Dinosaur Jr. – Lotta Love (Neil Young cover)
Dinosaur Jr. felt no such need to treat Young’s arrangement as scripture. They took “Lotta Love” from 1978’s Comes a Time, with Young’s fragile tenor in a romantic acoustic setting, and shredded it with go-to-eleven guitars and Lou Barlow changing croon to caterwaul. With Young being so fluent in both quiet and loud music, it made sense for a band to take one of his gentler songs and turn it into the best kind of primitive noise. (They also recorded his “I’ve Been Waiting For You,” which we talked about here.)
Nick Cave – Helpless (Neil Young cover)
Nick Cave proved that it wasn’t necessary to radically rearrange a song to make it his own. He kept the slow tempo of “Helpless,” from Crosby, Stills, Nash & Young’s 1970 album Deja Vu, but covered Young’s country-folk sound with a dark shroud, turning it into disconsolate goth that was meant to be performed with his own doom-laden voice. The power of the bittersweet lyrics remained; Cave’s heart may have been heavier, but it beat just as strongly.
And how did the subject of the salute feel about all this? As it turned out, he loved it, saying, “We put that on in the bus when we were on the road and just blasted it over the speakers and were walking round listening, shaking our heads and everything.” It’s a reaction people share with him to this day.
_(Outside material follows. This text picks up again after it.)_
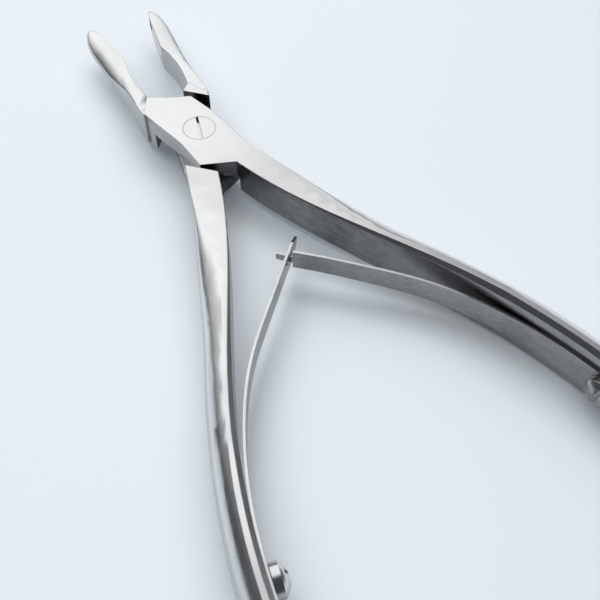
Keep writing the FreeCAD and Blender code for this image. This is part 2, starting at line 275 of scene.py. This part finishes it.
def steel_tone(tree, lit_top, wall_shade, fork_shade, joint_shade, cloudy, grain):
    """The colour of a steel: a lit top tone, and painted shade on outer, fork and deep sides."""
    side = place_group(tree, side_group, Low=0.2, High=0.6)
    # Painted shade: walls darker than the lit top, darker still facing the fork and near the joint.
    shaded_walls = mix_colours(tree, side.outputs["Inward"], grey(wall_shade), grey(fork_shade))
    shaded_walls = mix_colours(tree, side.outputs["Deep"], shaded_walls, grey(joint_shade))
    base = mix_colours(tree, side.outputs["Up"], shaded_walls, grey(lit_top))
    cover = maths(tree, "MULTIPLY", cloudy, CLOUD_COVER)
    base = mix_colours(tree, cover, base, grey(lit_top * CLOUD_TONE))
    line_shade = smooth_range(tree, grain.outputs["Height"], 0.3, 0.7)
    base = mix_colours(tree, maths(tree, "MULTIPLY", line_shade, LINE_COVER), base, grey(1.0))
    # Painted shade: hollows, such as the dimples, are mixed towards near black.
    hollow = add_node(tree, "ShaderNodeAttribute", {"attribute_name": "hollow"})
    hollow_shade = maths(tree, "MULTIPLY", hollow.outputs["Fac"], HOLLOW_SHADE_COVER)
    return mix_colours(tree, hollow_shade, base, grey(HOLLOW_SHADE_TONE))


print("grime covers", HOLLOW_SHADE_COVER, "of a hollow")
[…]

“Barstool Blues” – Soul Asylum – 2:51
“Don’t Let It Bring You Down” – Victoria Williams – 2:53
“After the Gold Rush” – The Flaming Lips – 4:14
“Captain Kennedy” – Nikki Sudden – 4:01
“Cinnamon Girl” – Loop – 2:50
“Helpless” – Nick Cave – 4:32
“Winterlong” – Pixies – 3:11
“Computer Age” – Sonic Youth – 5:13
“Only Love Can Break Your Heart” – Psychic TV – 6:08
“Lotta Love” – Dinosaur Jr. – 2:41
“The Needle and the Damage Done”/”Tonight’s The Night” – Henry Kaiser – 5:54
CD Bonus Tracks:
“Mr. Soul” – Bongwater – 3:30
“My My, Hey Hey (Out of the Blue)” by B.A.L.L. – 2:16
“Words (Between The Lines Of Age)” by Henry Kaiser – 6:19
The Bridge is out of print, but many of its tracks can still be found on B-side/outtake collections by the covering artists.